The good news is that there are still some lower-cost alternatives for borrowing money:
Extra hours at work
If your personal circumstances permit and your employer is able to accommodate your request, earning more money will be a better alternative than borrowing. Similarly, an empathetic manager may be able to approve an advance on your wages to cover a temporary shortfall.
Advance on Universal Credit payment
If you are in receipt of UC, advances can be approved for certain purchases. Speak to an adviser at the JobCentre to see if your requirements fall within their categories.
Credit union
These not-for-profit organisations are typically community-based, either with people living in your area or working in the same profession, fostering a kindred spirit. Credit union loans are usually at affordable rates, but you need to be a member in the first place to apply, so it's worth joining if an appropriate one exists.
Family and friends
If someone close to you has sufficient spare funds, they may be willing to lend you the money, but this requires deep trust on both sides of the arrangement.
Selling unwanted items
Over time, most of us accumulate items about our homes that we no longer need or never even used in the first place.

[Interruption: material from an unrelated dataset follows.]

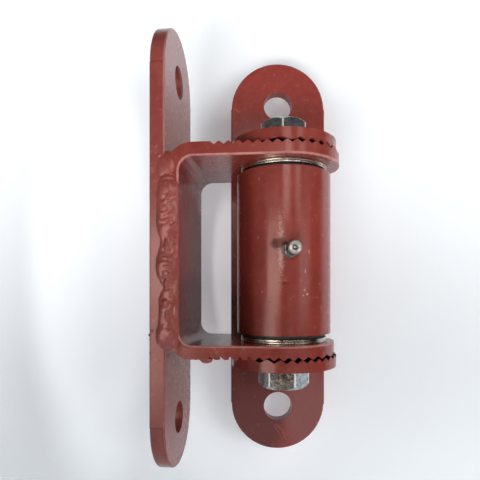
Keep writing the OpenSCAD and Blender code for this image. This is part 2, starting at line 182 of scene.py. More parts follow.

Providing items are in good condition and are clean, chances are there will be a market for whatever you have to sell, be it on an online platform or your local car boot sale. It brings money in and declutters your home at the same time.
Consider whether you really need to borrow the money
If you need access to funds to pay for essentials, then yes the money is necessary. However, if it's required for something that's a nice-to-have that ultimately isn't going to tangibly improve your life, then don't do it.